June 06, 2009 00:00:00


North Korean soldiers on a patrol boat along the Sinuiju river banks of North Korea opposite Dandong, northeastern China's Liaoning province, Friday. — AP
SEOUL, June 5 (AP): The United States has told South Korea it will impose its own financial sanctions on the North apart from punishments that the UN has been considering for Pyongyang's latest nuclear test, a news report said Friday.
The US sanctions call for blacklisting foreign financial institutions that help the North launder money and conduct other dubious deals, the South Korean Chosun Ilbo newspaper reported.
US Deputy Secretary of State James Steinberg briefed the South Korean president on the new sanctions at a meeting Thursday, the mass-market paper said, citing an unidentified official at the presidential office.

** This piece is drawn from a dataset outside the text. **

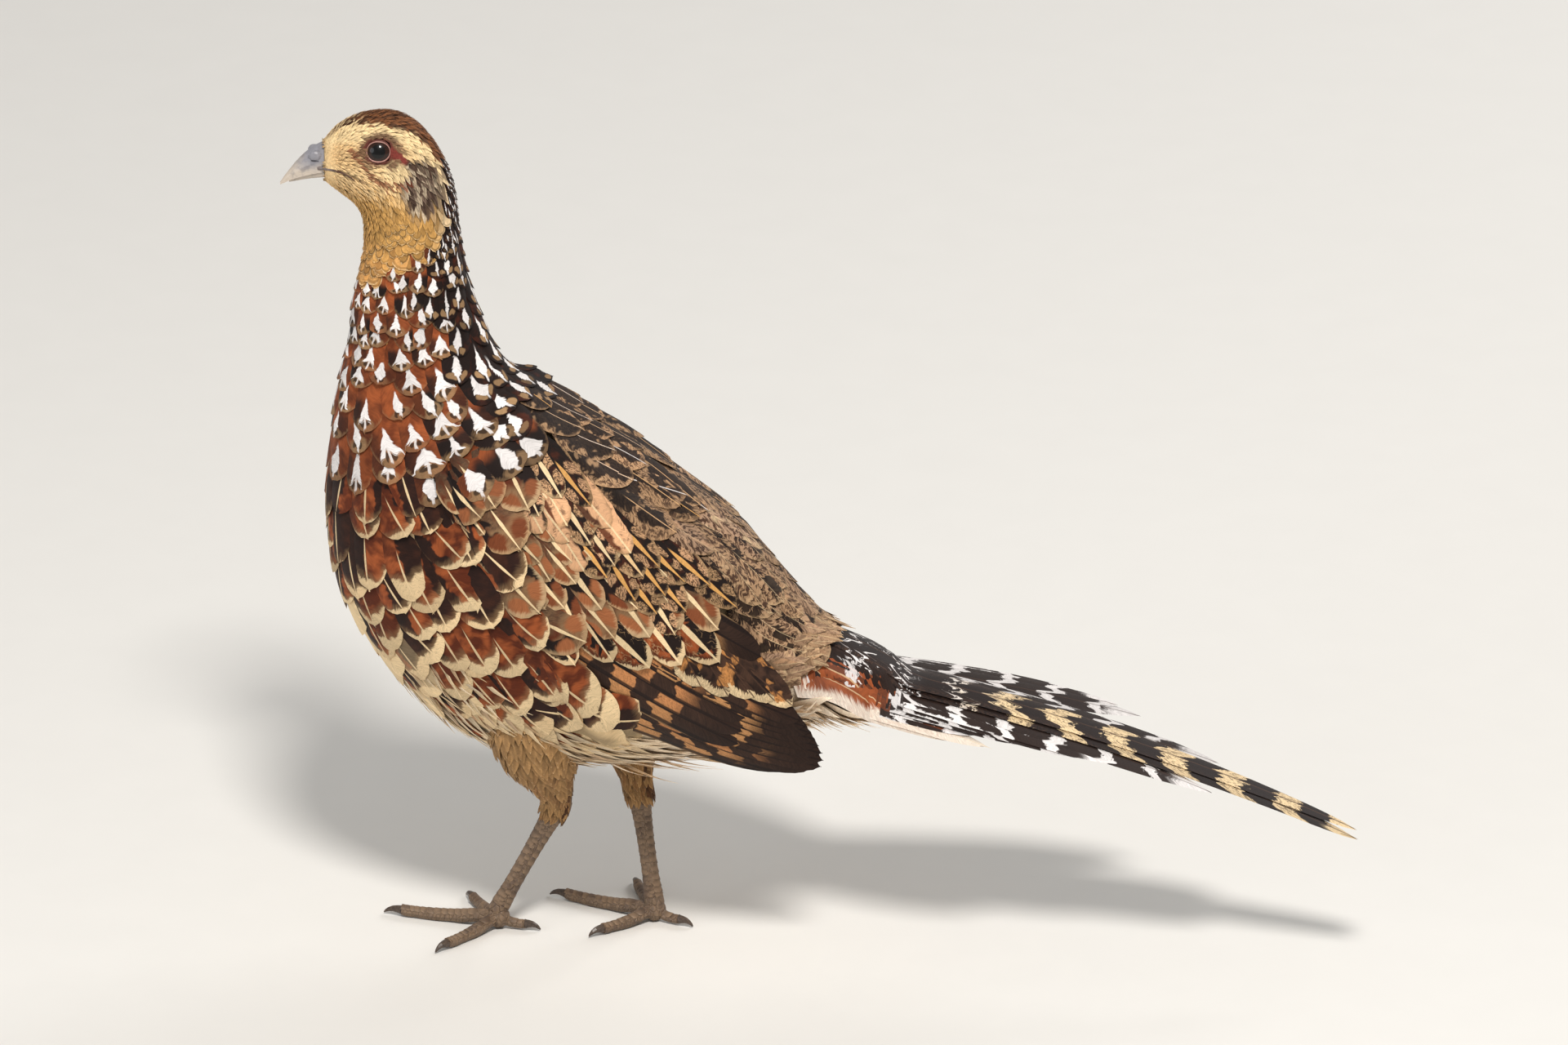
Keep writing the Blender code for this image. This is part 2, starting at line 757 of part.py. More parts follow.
def make_shank(side, leg, start, lead):
    """The bare tarsus, from the thigh's end round the hock to the ankle."""
    hock = Vector(leg["hock"])
    ankle = Vector(leg["ankle"])
    down = (ankle - hock).normalized()
    points = [start + lead * GAP, hock + lead * 0.5, hock + down * 9,
              hock.lerp(ankle, 0.42), hock.lerp(ankle, 0.75), ankle - down * 4]
    path = smooth_path(points, 14)
    path[0] = start + lead * GAP
    path[1] = path[0].lerp(path[2], 0.5)
    radii = []
    for k in range(14):
        half = spline(SHANK_HALVES, (len(SHANK_HALVES) - 1) * k / 13)
        radii.append((half * 0.8, half))
    rings = tube_rings(path, radii, Vector((1, 0, 0)), 12)
    rings[0] = tube_rings([path[0] - lead, path[0], path[0] + lead],
                          [(5.3, 6.6)] * 3, Vector((1, 0, 0)), 12)[1]
    shank = loft("shank_" + side, rings, PARTS, "scute")
    keep_largest(shank)
    return down


def toe_path(ankle, angle, length):
    """Centre line of a toe from under the ankle to the claw."""
    ahead = Vector((-math.cos(angle), math.sin(angle), 0))
    base = Vector((ankle.x, ankle.y, 0))
    points = [base + ahead * (length * share) + Vector((0, 0, z)) for share, z in TOE_ARCH]
    return points, ahead


def make_foot(side, leg, down):
    """Ankle and toes as one piece, flat under the pads, with loose claws."""
    ankle = Vector(leg["ankle"])
    heading = math.radians(leg["heading"])
    angles = {
        "middle": heading,
        "inner": heading + math.radians(leg["inner"]),
        "outer": heading + math.radians(leg["outer"]),
        "hind": heading + math.pi,
    }
    stub_path = [ankle - down * (4 - GAP), ankle, Vector((ankle.x, ankle.y, 5.0))]
    stub_radii = [(3.6, 4.5), (4.2, 4.8), (3.8, 4.2)]
    foot = loft("foot_" + side, tube_rings(stub_path, stub_radii, Vector((1, 0, 0)), 12),
                PARTS, "scute")
    pieces = [sphere("pad", Vector((ankle.x, ankle.y, 5.4)), 5.6, GUIDES, "scute", 12, 7)]
    for toe, (length, radius, claw) in TOES.items():
        points, ahead = toe_path(ankle, angles[toe], length)
        count = 10
        path = smooth_path(points, count)
        radii = []
        for k in range(count):
            share = k / (count - 1)
            pad = 1 + 0.07 * math.cos(2 * math.pi * share * length / 14)
            half = radius * (1 - 0.30 * share) * pad
            radii.append((half, half))
        pieces.append(loft("toe", tube_rings(path, radii, Vector((0, 0, 1)), 8), GUIDES, "scute"))
        tip = path[-1]
        lead = (path[-1] - path[-2]).normalized()
        claw_points = [tip + lead * GAP, tip + ahead * (claw * 0.45) + Vector((0, 0, 0.3)),
                       tip + ahead * (claw * 0.8) - Vector((0, 0, 0.7)),
                       tip + ahead * claw - Vector((0, 0, 2.1))]
        claw_path = smooth_path(claw_points, 6)
        claw_radii = [(1.75 * (1 - k / 5) + 0.3, 1.95 * (1 - k / 5) + 0.3) for k in range(6)]
        rings = tube_rings(claw_path, claw_radii, Vector((0, 0, 1)), 7)
        rings[0] = tube_rings([tip, tip + lead * GAP, tip + lead * 2 * GAP],
                              [(2.05, 2.25)] * 3, Vector((0, 0, 1)), 7)[1]
        loft("claw_" + side + "_" + toe, rings, PARTS, "claw")
    fuse(foot, pieces)
    cut(foot, FLOOR)
    keep_largest(foot)


def floor_cutter():
    """Everything under the floor, which trims the pads flat."""
    builder = bmesh.new()
    bmesh.ops.create_cube(builder, size=1.0)
    bmesh.ops.scale(builder, vec=(400, 300, 20), verts=builder.verts[:])
    bmesh.ops.translate(builder, vec=(-120, 0, -10), verts=builder.verts[:])
    return as_cutter(mesh_object("floor", builder, GUIDES, "scute"))


for old_object in list(bpy.data.objects):
    bpy.data.objects.remove(old_object)
PARTS = bpy.data.collections.new("reeves_pheasant")
GUIDES = bpy.data.collections.new("cutters")
bpy.context.scene.collection.children.link(PARTS)
bpy.context.scene.collection.children.link(GUIDES)
MATERIALS = {}
for finish_name, (colour, roughness) in COLOURS.items():
    material = bpy.data.materials.new(finish_name)
    material.use_nodes = True
    shader = material.node_tree.nodes["Principled BSDF"]
    shader.inputs["Base Color"].default_value = colour
    shader.inputs["Roughness"].default_value = roughness
    MATERIALS[finish_name] = material
FLOOR = floor_cutter()
make_head()
make_bill()
make_torso()
ROOM = swollen_torso()
make_wings()
make_tail()
for side_name, leg_sizes in LEGS.items():
    thigh_end, thigh_lead = make_thigh(side_name, leg_sizes, ROOM)
    shank_down = make_shank(side_name, leg_sizes, thigh_end, thigh_lead)
    make_foot(side_name, leg_sizes, shank_down)
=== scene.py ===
"""A Reeves pheasant hen in full plumage, laid over its solid parts.

The bird faces -X with its left side towards -Y and stands on z = 0. Shapes are
worked out in millimetres and turned into metres as their meshes are made.
Feathers lie on charts: the body's runs down the bird and round it, the wing's
from wrist to tip and up to the back, the thigh's down the leg and round it.
"""
import math

import bmesh
import bpy
import numpy as np
from bpy.props import FloatProperty, FloatVectorProperty, PointerProperty
from mathutils import Matrix, Vector
from mathutils.kdtree import KDTree


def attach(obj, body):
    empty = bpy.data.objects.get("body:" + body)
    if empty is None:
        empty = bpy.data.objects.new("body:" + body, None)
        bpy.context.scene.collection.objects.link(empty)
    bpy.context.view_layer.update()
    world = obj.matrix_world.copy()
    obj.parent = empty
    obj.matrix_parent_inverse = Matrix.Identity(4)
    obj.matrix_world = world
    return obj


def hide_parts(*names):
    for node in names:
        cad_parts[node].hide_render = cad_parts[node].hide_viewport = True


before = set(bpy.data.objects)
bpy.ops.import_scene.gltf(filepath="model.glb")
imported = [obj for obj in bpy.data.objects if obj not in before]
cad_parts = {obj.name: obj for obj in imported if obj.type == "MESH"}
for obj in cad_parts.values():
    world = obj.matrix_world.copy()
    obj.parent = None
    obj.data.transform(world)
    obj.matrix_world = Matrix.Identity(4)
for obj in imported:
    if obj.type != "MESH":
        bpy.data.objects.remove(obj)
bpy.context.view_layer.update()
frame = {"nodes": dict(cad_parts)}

bl_info = {
    "name": "Reeves Pheasant Plumage",
    "version": (1, 0, 0),
    "blender": (4, 5, 0),
    "location": "View3D > Sidebar > Pheasant",
    "description": "Feathers, bare parts and studio of a standing pheasant hen",
    "category": "Object",
}

MM = 0.001
SIDES = {"left": -1, "right": 1}

# Sections of the bird from the bill to the tail coverts: x and z of the centre,
# half depth, half width and lean of the dorsal line, as in the solids.
SECTIONS = np.array((
    (-231, 386, 10, 8, 0), (-224, 387, 16.5, 13, 0), (-214, 386.5, 23, 16, 7),
    (-204, 382, 28, 17, 20), (-197, 372, 28.5, 17.5, 35), (-192.5, 358, 26.5, 18, 52),
    (-192, 340, 25.5, 19, 67), (-192, 321, 28, 22, 75), (-190, 301, 32, 26, 78),
    (-188, 279, 39.5, 32, 78), (-181, 256, 52, 40, 73), (-171, 234, 66, 48, 68),
    (-156, 210, 80, 54, 65), (-138, 187, 87, 57, 63), (-117, 165, 89, 57, 60),
    (-93, 145, 85, 54, 57), (-69, 134, 73, 48, 52), (-43, 132, 55, 40, 45),
    (-20, 135, 37, 31, 36), (2, 140, 21, 24, 24), (20, 137.3, 15, 25.5, 16),
    (38, 134, 9.5, 21, 11), (56, 130.6, 4.6, 14, 10),
), dtype=float)
TRUNK_FROM = 8.5
TRUNK_TO = 19.0
RUMP_FROM = 17
# Charts go this far either way from their seam, in radians: a little past half a turn.
AROUND = 4.2

HEAD_TURN = math.radians(10)
TURN_X = -191.3
TURN_FROM_Z = 274
TURN_TO_Z = 340

EYE_ON_SKIN = np.array((-206.3, -15.2, 396.1))
EYE_AXIS = np.array((-0.10, -0.93, 0.30))
EYE_RADIUS = 7.0
EYE_DEPTH = 5.0
IRIS_EDGE = math.radians(52)
LID_EDGE = math.radians(53.5)

WRIST = np.array((-169.6, 0, 239.4))
WING_TIP = np.array((5.9, 0, 105.3))
WING_SHEET = np.array(((0, 18), (50, 26), (90, 44), (125, 51), (160, 49), (221, 39)), dtype=float)
SHEET_FALL = 0.010
WING_BLEND = 25
ARM_RISE = 6.0

TAIL_ROOT = (2, 0, 140)
TAIL_SLOPE = math.tan(math.radians(9.5))
TAIL_DROOP = 5.2e-4
TAIL_CURL = 0.0012
# Tail feathers in pairs from the centre: length and angle of the right and the
# left one, and their width.
TAIL_FEATHERS = (
    ((250, 0.8), (250, 0.8), 25), ((183, 5), (183, 4.5), 25), ((148, 15), (140, 8), 24),
    ((138, 18.5), (127, 10), 23), ((124, 21.5), (106, 13), 22), ((108, 24), (84, 16), 21),
    ((92, 26.5), (78, 20.5), 20), ((78, 29), (88, 22.5), 18), ((64, 31.5), (76, 27), 16),
)
TAIL_TOP = 5.0
TAIL_LAYER = 1.0
TAIL_START = -22.0
TAIL_BLEND = 0.8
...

The US Embassy in Seoul could not confirm the report.
Steinberg was in Beijing Friday and met with Chinese Foreign Minister Yang Jiechi.
Last week, Pyongyang conducted a barrage of missile launches and an underground nuclear test that violated previous UN Security Council sanctions. The North also appeared to be preparing for more missile tests, including one believed to be capable of reaching the US.

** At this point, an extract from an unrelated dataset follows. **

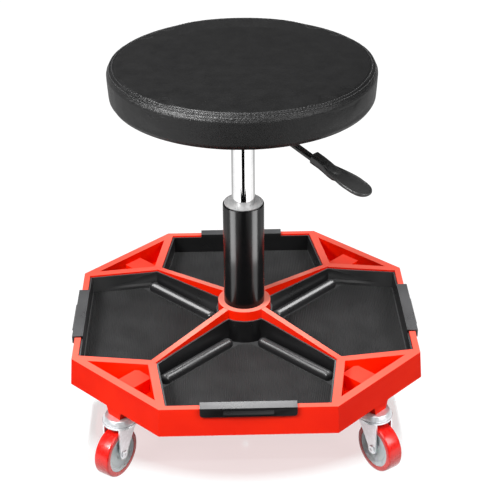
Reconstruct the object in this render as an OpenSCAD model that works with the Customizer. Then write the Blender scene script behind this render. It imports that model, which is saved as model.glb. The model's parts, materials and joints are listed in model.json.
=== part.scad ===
// Rolling mechanic's stool: round padded seat on a gas lift, octagonal tool tray on four casters.
// Origin on the floor below the centre, +Z up, the front of the tray towards -Y.

/* [Seat] */
// Widest diameter of the round cushion
seat_d = 310; // [290:1:330]
// Thickness of the cushion from its underside to its crown
seat_h = 43; // [40:1:60]
// Height of the cushion's underside above the floor
seat_z = 413; // [410:1:420]
// Diameter of the plywood seat board
board_d = 280; // [240:1:284]

/* [Gas lift] */
// Outside diameter of the outer column
column_d = 50; // [48:1:52]
// Height of the column's top edge above the floor
column_top = 275; // [265:1:276]
// Outside diameter of the chrome pressure cylinder
cylinder_d = 28; // [26:1:30]
// Diameter of the piston rod
rod_d = 10; // [8:1:10]

/* [Lever] */
// Diameter of the lever rod
lever_d = 8; // [6:1:8]
// Reach of the lever from the seat's centre line to the tip of its paddle
lever_reach = 189.5; // [180:0.5:200]
// Droop of the lever below the horizontal, in degrees
lever_droop = 15.5; // [12:0.5:17]
// Width of the paddle's blade
paddle_w = 29; // [24:1:34]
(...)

A US measure imposed on Banco Delta Asia, a bank in the Chinese territory of Macau, in 2005 effectively led to the North being severed from the international financial system, as other institutions voluntarily severed their dealings with the bank and the North.
The measure hit the North hard, said Lee Sang-hyun, an analyst at the Sejong Institute think tank, south of Seoul. "Sanctioning North Korea has not worked except for one case, the BDA case, cutting off the financial flows," Lee said.
News reports at the time said North Korean officials had to carry around bags of cash for financial transactions. Pyongyang stayed away from nuclear disarmament talks for more than a year in retaliation.